Even as Mr. Feltman is finding the virtual agreement in opinion between a prominent Lebanese leader and a Syrian writer “amusing,” American forces continue to kill 30.000 Iraqis every month (“The Lancet,” the most prestigious British medical journal, October 12, 2006). Juan Cole, an American Middle East scholar, summarized the “Lancet” study in a particularly vivid comment: “The U.S. misadventure in Iraq is responsible, in a little over three years, for setting off the killing of twice as many civilians as Saddam managed to polish off in 25 years.”
Yet the U.S. has offered refuge to less than a thousand Iraqi refugees, whereas Syria has welcomed almost two million Iraqis with whom we share our schools, hospitals, food and houses, because we are one people, share the same life and look forward to a better future together.
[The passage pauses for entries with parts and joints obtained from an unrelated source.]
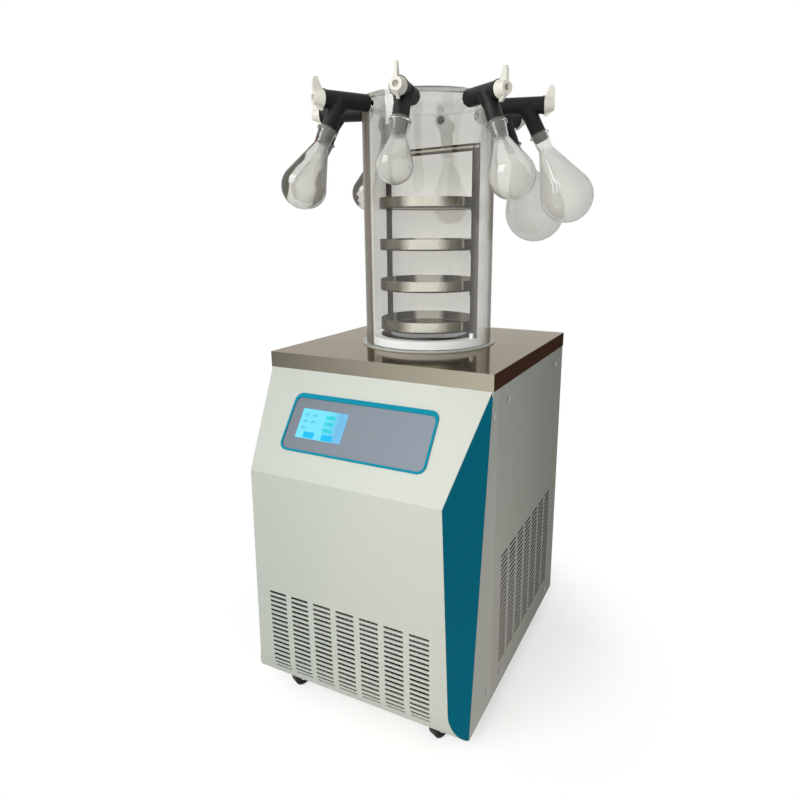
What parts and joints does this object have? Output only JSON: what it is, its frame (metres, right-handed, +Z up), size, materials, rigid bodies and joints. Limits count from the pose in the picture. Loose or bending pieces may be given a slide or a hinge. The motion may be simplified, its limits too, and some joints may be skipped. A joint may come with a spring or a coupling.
{
  "type": "freeze dryer",
  "caption": "Floor-standing laboratory freeze dryer: sheet-metal cabinet with a cold trap, clear chamber with a tray rack, and manifold valves with glass flasks.",
  "frame": {"origin": "floor level under the middle of the bounding box", "axes": "+Z up, +Y towards the rear panel and out of the vacuum port, +X to the right as seen from the front"},
  "size_m": [0.612, 0.6771, 1.193],
  "materials": {
    "panel_paint": "satin powder coat",
    "teal_plastic": "satin moulded",
    "strip_paint": "satin powder coat",
    "side_paint": "satin powder coat",
    "worktop_steel": "brushed",
    "steel": "polished sheet",
    "zinc": "zinc plated",
    "bezel_plastic": "moulded",
    "overlay_film": "fine matte film",
    "screen": "gloss glass, lit",
    "black_plastic": "moulded",
    "black_rubber": "moulded",
    "grey_rubber": "moulded",
    "seal_rubber": "moulded",
    "ivory_plastic": "moulded",
    "red_plastic": "moulded",
    "collar_plastic": "machined",
    "clear_acrylic": "polished acrylic",
    "flask_glass": "clear borosilicate",
    "foam": "foamed",
    "black_enamel": "gloss enamel",
    "fan_plastic": "moulded",
    "copper": "drawn tube",
    "brass": "turned",
    "wheel_rubber": "moulded"
  },
  "bodies": {
    "root": {"base_pan": "panel_paint", "front_panel": "panel_paint", "front_cheeks": "teal_plastic", "corner_strips": "strip_paint", "side_panel_left": "side_paint", "side_panel_right": "side_paint", "rear_panel": "side_paint", "worktop": "worktop_steel", "control_bezel": "bezel_plastic", "control_overlay": "overlay_film", "touch_screen": "screen", "control_box": "zinc", "panel_screws": "zinc", "cold_trap": "steel", "evaporator_coil": "copper", "trap_insulation": "foam", "compressor": "black_enamel", "compressor_mounts": "black_rubber", "condenser": "zinc", "fan_shroud": "black_plastic", "refrigerant_lines": "copper", "vacuum_port": "steel", "drain_valve": "brass", "power_inlet": "black_plastic", "power_switch": "black_plastic", "base_seal": "seal_rubber", "trap_collar": "collar_plastic", "chamber_cylinder": "clear_acrylic", "chamber_lid": "clear_acrylic", "port_stubs": "clear_acrylic", "sample_rack": "steel", "rack_shelves": "steel", "rack_foot": "steel", "valve_bodies": "black_rubber", "flask_adapters": "grey_rubber", "flasks": "flask_glass", "caster_plates": "zinc", "tray_1": "steel", "tray_2": "steel", "tray_3": "steel", "tray_4": "steel"},
    "knob_1": {"valve_knob_1": "ivory_plastic"},
    "knob_2": {"valve_knob_2": "ivory_plastic"},
    "knob_3": {"valve_knob_3": "ivory_plastic"},
    "knob_4": {"valve_knob_4": "ivory_plastic"},
    "knob_5": {"valve_knob_5": "ivory_plastic"},
    "knob_6": {"valve_knob_6": "ivory_plastic"},
    "knob_7": {"valve_knob_7": "ivory_plastic"},
    "knob_8": {"valve_knob_8": "ivory_plastic"},
    "fork_1": {"caster_fork_1": "zinc"},
    "wheel_1": {"caster_wheel_1": "wheel_rubber"},
    "fork_2": {"caster_fork_2": "zinc"},
    "wheel_2": {"caster_wheel_2": "wheel_rubber"},
    "fork_3": {"caster_fork_3": "zinc"},
    "wheel_3": {"caster_wheel_3": "wheel_rubber"},
    "fork_4": {"caster_fork_4": "zinc"},
    "wheel_4": {"caster_wheel_4": "wheel_rubber"},
    "fan": {"fan_rotor": "fan_plastic"},
    "lever": {"drain_lever": "red_plastic"},
    "rocker": {"power_rocker": "red_plastic"}
  },
  "joints": [
    {"name": "valve_turn_1", "type": "hinge", "parent": "root", "child": "knob_1", "pos_m": [0.20788, 0.07274, 1.158], "axis": [0.9744, 0.225, 0], "range_deg": [0, 180]},
    {"name": "valve_turn_2", "type": "hinge", "parent": "root", "child": "knob_2", "pos_m": [0.10846, 0.21213, 1.158], "axis": [0.5299, 0.848, 0], "range_deg": [0, 180]},
    {"name": "valve_turn_3", "type": "hinge", "parent": "root", "child": "knob_3", "pos_m": [-0.06041, 0.24039, 1.158], "axis": [-0.225, 0.9744, 0], "range_deg": [0, 180]},
    {"name": "valve_turn_4", "type": "hinge", "parent": "root", "child": "knob_4", "pos_m": [-0.1998, 0.14096, 1.158], "axis": [-0.848, 0.5299, 0], "range_deg": [0, 180]},
    {"name": "valve_turn_5", "type": "hinge", "parent": "root", "child": "knob_5", "pos_m": [-0.22805, -0.0279, 1.158], "axis": [-0.9744, -0.225, 0], "range_deg": [0, 180]},
    {"name": "valve_turn_6", "type": "hinge", "parent": "root", "child": "knob_6", "pos_m": [-0.12863, -0.16729, 1.158], "axis": [-0.5299, -0.848, 0], "range_deg": [0, 180]},
    {"name": "valve_turn_7", "type": "hinge", "parent": "root", "child": "knob_7", "pos_m": [0.04023, -0.19555, 1.158], "axis": [0.225, -0.9744, 0], "range_deg": [0, 180]},
    {"name": "valve_turn_8", "type": "hinge", "parent": "root", "child": "knob_8", "pos_m": [0.17962, -0.09612, 1.158], "axis": [0.848, -0.5299, 0], "range_deg": [0, 180]},
    {"name": "caster_swivel_1", "type": "hinge", "parent": "root", "child": "fork_1", "pos_m": [-0.16609, -0.24858, 0.04], "axis": [0, 0, 1], "continuous": true},
    {"name": "wheel_spin_1", "type": "hinge", "parent": "fork_1", "child": "wheel_1", "pos_m": [-0.17116, -0.25946, 0.019], "axis": [0.9063, -0.4226, 0], "continuous": true},
    {"name": "caster_swivel_2", "type": "hinge", "parent": "root", "child": "fork_2", "pos_m": [0.15391, -0.24858, 0.04], "axis": [0, 0, 1], "continuous": true},
    {"name": "wheel_spin_2", "type": "hinge", "parent": "fork_2", "child": "wheel_2", "pos_m": [0.14884, -0.25946, 0.019], "axis": [0.9063, -0.4226, 0], "continuous": true},
    {"name": "caster_swivel_3", "type": "hinge", "parent": "root", "child": "fork_3", "pos_m": [-0.16609, 0.19842, 0.04], "axis": [0, 0, 1], "continuous": true},
    {"name": "wheel_spin_3", "type": "hinge", "parent": "fork_3", "child": "wheel_3", "pos_m": [-0.17116, 0.18754, 0.019], "axis": [0.9063, -0.4226, 0], "continuous": true},
    {"name": "caster_swivel_4", "type": "hinge", "parent": "root", "child": "fork_4", "pos_m": [0.15391, 0.19842, 0.04], "axis": [0, 0, 1], "continuous": true},
    {"name": "wheel_spin_4", "type": "hinge", "parent": "fork_4", "child": "wheel_4", "pos_m": [0.14884, 0.18754, 0.019], "axis": [0.9063, -0.4226, 0], "continuous": true},
    {"name": "fan_spin", "type": "hinge", "parent": "root", "child": "fan", "pos_m": [-0.00609, -0.20158, 0.162], "axis": [0, 1, 0], "continuous": true},
    {"name": "drain_turn", "type": "hinge", "parent": "root", "child": "lever", "pos_m": [-0.14609, 0.26642, 0.156], "axis": [0, 0, 1], "range_deg": [0, 90]},
    {"name": "rocker_tip", "type": "hinge", "parent": "root", "child": "rocker", "pos_m": [0.12391, 0.24542, 0.176], "axis": [-1, 0, 0], "range_deg": [0, 20]}
  ]
}
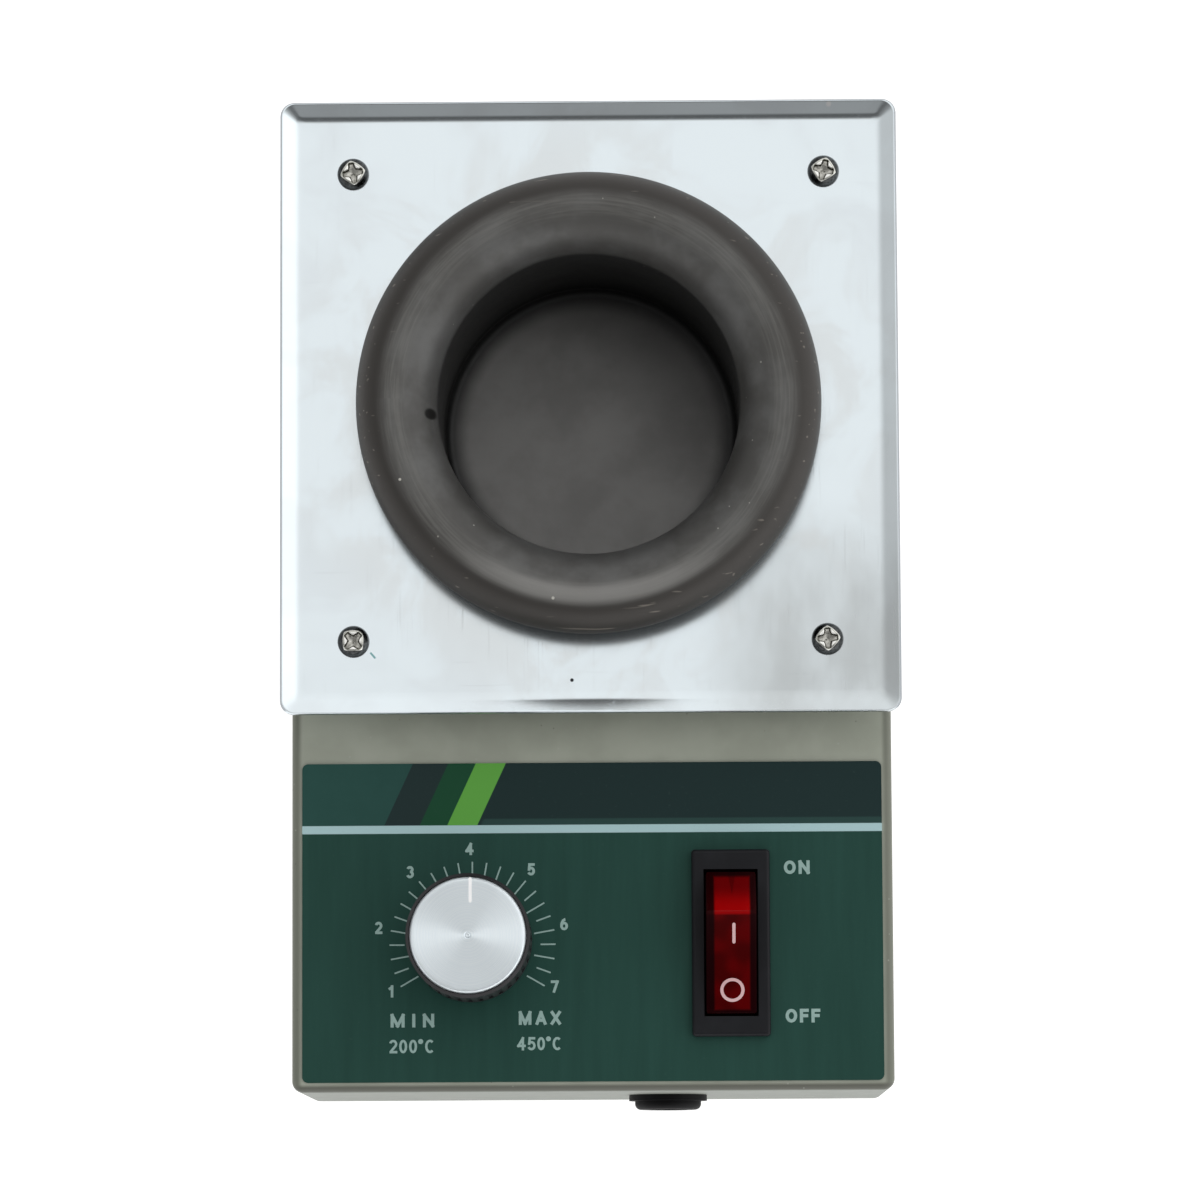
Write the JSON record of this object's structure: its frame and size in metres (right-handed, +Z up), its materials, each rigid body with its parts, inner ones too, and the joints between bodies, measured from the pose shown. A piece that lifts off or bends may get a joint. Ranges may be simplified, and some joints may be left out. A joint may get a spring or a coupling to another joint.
{
  "type": "solder pot",
  "caption": "Electric solder pot: a flared crucible in a stainless drip tray on a folded steel case with a temperature knob and a rocker switch.",
  "frame": {"origin": "on the surface it stands on, under the middle of its outline", "axes": "+X to the right seen from the knob side, +Y to the back where the crucible is, +Z up"},
  "size_m": [0.103, 0.1676, 0.0802],
  "materials": {
    "case_paint": "semi-gloss khaki paint with a fine orange peel",
    "rubber": "matte moulded rubber",
    "screw_steel": "bright zinc plate",
    "tray_steel": "polished stainless sheet with fine scratches",
    "crucible_coat": "matte dark grey oxide skin",
    "heater_steel": "dull stainless sheet",
    "insulation": "pale ceramic fibre",
    "panel_print": "satin printed film, green",
    "knob_plastic": "black moulded plastic",
    "spun_aluminium": "spun face with a bright bevel",
    "switch_plastic": "black moulded plastic",
    "rocker_red": "clear red moulded plastic",
    "brass_plate": "tinned brass",
    "bushing_plastic": "black nylon",
    "board_green": "solder mask on glass laminate",
    "sink_black": "black anodised extrusion",
    "capacitor_red": "dipped film capacitor",
    "block_green": "moulded nylon"
  },
  "bodies": {
    "housing": {"case_shell": "case_paint", "base_plate": "case_paint", "base_screws": "screw_steel", "foot_front_left": "rubber", "foot_front_right": "rubber", "foot_back_left": "rubber", "foot_back_right": "rubber", "foot_screws": "screw_steel", "drip_tray": "tray_steel", "tray_spacers": "screw_steel", "tray_screws": "screw_steel", "tray_nuts": "screw_steel", "crucible": "crucible_coat", "heater_band": "heater_steel", "band_screw": "screw_steel", "band_nut": "screw_steel", "heater_sleeve": "insulation", "insulation_pad": "insulation", "heat_shield": "heater_steel", "control_label": "panel_print", "potentiometer": "screw_steel", "bushing_nut": "screw_steel", "bushing_washer": "screw_steel", "switch_housing": "switch_plastic", "switch_terminals": "brass_plate", "cable_bushing": "bushing_plastic", "control_board": "board_green", "board_standoffs": "brass_plate", "board_screws": "screw_steel", "triac": "switch_plastic", "heat_sink": "sink_black", "capacitor": "capacitor_red", "terminal_block": "block_green", "earth_stud": "brass_plate", "earth_nut": "brass_plate"},
    "knob": {"knob_body": "knob_plastic", "knob_cap": "spun_aluminium", "control_shaft": "screw_steel"},
    "rocker": {"rocker": "rocker_red"}
  },
  "joints": [
    {"name": "knob_turn", "type": "hinge", "parent": "housing", "child": "knob", "pos_m": [-0.0202, -0.0563, 0.06], "axis": [0, 0, 1], "range_deg": [-120, 120]},
    {"name": "rocker_press", "type": "hinge", "parent": "housing", "child": "rocker", "pos_m": [0.023, -0.0569, 0.05305], "axis": [1, 0, 0], "range_deg": [-40, 0]}
  ]
}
I don’t expect Mr. Feltman to feel what we feel when we see a Palestinian man fatally wounded by an Israeli bullet, crawling with his blood trailing behind him while crying for his youth, or to have any of our feelings when we watch an American soldier standing with his boots on the bed of an Iraqi woman trying to cover herself as a stranger has violated the sanctity of her home only to see her daughter killed in front of her eyes. If Mr. Feltman wants to know more about the behavior of American occupation forces in Iraq, I advise him to read the study entitled: “Is the United States killing 10.000 Iraqis every month? Or is it more? by Prof. Michael Schwartz in Global Research, August 13, 2007. If he wants to know how the 30 billion dollars given to Israel will be spent he should look at the Israeli B’tselem website to have an inkling of Israel’s apartheid regime against Palestinians and the genocide against Palestinian people in Gaza and the West Bank.
With some help, Mr. Feltman may start to see the reasons why Arabs, though they have never met each other, all have a similar reading of the U.S. role in Lebanon and the Arab World. He has not read Arab history or literature nor was he born into a civilization that embraced and spread the three monotheistic religions and granted humanity the products of excellent creative minds and built, for example, two thousand years ago an amphitheater in Bosra al Sham that hosts fifteen thousand viewers. What most Americans need is to understand this very important fact. All the Arabs, Mr. Feltman, see that the king has no clothes on and it would be good for the U.S. and for everyone else to see that too.